Seitz has written, narrated, edited or produced over a hundred hours’ worth of video essays about cinema history and style for The Museum of the Moving Image, Salon.com and Vulture, among other outlets such as Texas Highways and AARP. His five-part 2009 video essay Wes Anderson: The Substance of Style was spun off into the hardcover book The Wes Anderson Collection.
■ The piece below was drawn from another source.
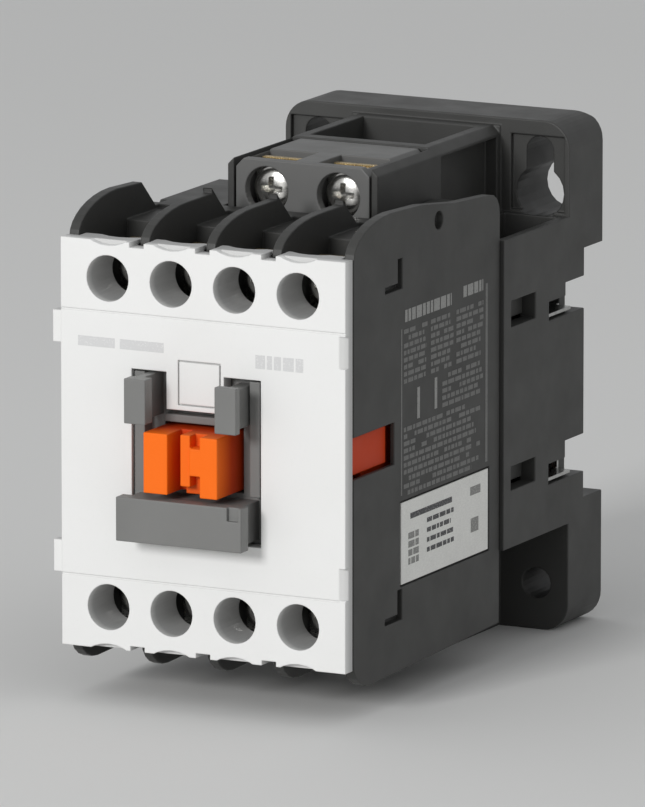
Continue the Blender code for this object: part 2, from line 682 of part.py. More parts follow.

This book and its follow-up, The Wes Anderson Collection: Grand Budapest Hotel were New York Times bestsellers.
Other Seitz books include the New York Times bestsellers The Sopranos Sessions and Mad Men Carousel; TV (The Book), The Deadwood Bible: A Lie Agreed Upon, The Wes Anderson Collection: The French Dispatch and the new The Wes Anderson Collection: Asteroid City. He is also an interviewer, moderator, and film programmer who has curated and hosted film and TV presentations for the Museum of the Moving Image, IFC Center, San Francisco's Roxie Cinema, and other venues. In October 2024 he brought the legendary filmmaker Oliver Stone back to Dallas for a historic return to the city and the Texas Theatre, considered the biggest film event of Dallas in 2024 by Dallas Observer!
Judith Carter was in the Upscale and Luxury Hospitality Industry for most of her life. In 2004 she had a beautiful baby boy with Special Needs and put the pause on her career until 2017 to dedicate herself to him and then others, assisting and volunteering as a legal advocate ensuring the best medical care, evaluations and educations for Special Needs children and their families.
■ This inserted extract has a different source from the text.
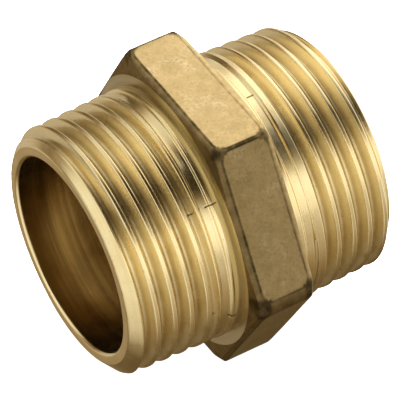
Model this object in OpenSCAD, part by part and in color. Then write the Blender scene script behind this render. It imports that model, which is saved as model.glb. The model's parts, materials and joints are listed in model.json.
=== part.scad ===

Matt and Judith were family friends for over 20 years. She was there with her family in support when his wife Jen passed away suddenly in 2006. Then just 6 weeks later while Matt was in Dallas; he and his Father, Dave, and Step-Mother, Genie, were there as support, when Judith was alone and her son received the first of many diagnoses that changed the trajectory of their lives. So it made sense in the turbulent year of 2020, Matt asked Judith to take over running the online store that has become MZS.press. The rest as they say is, "Their"-story.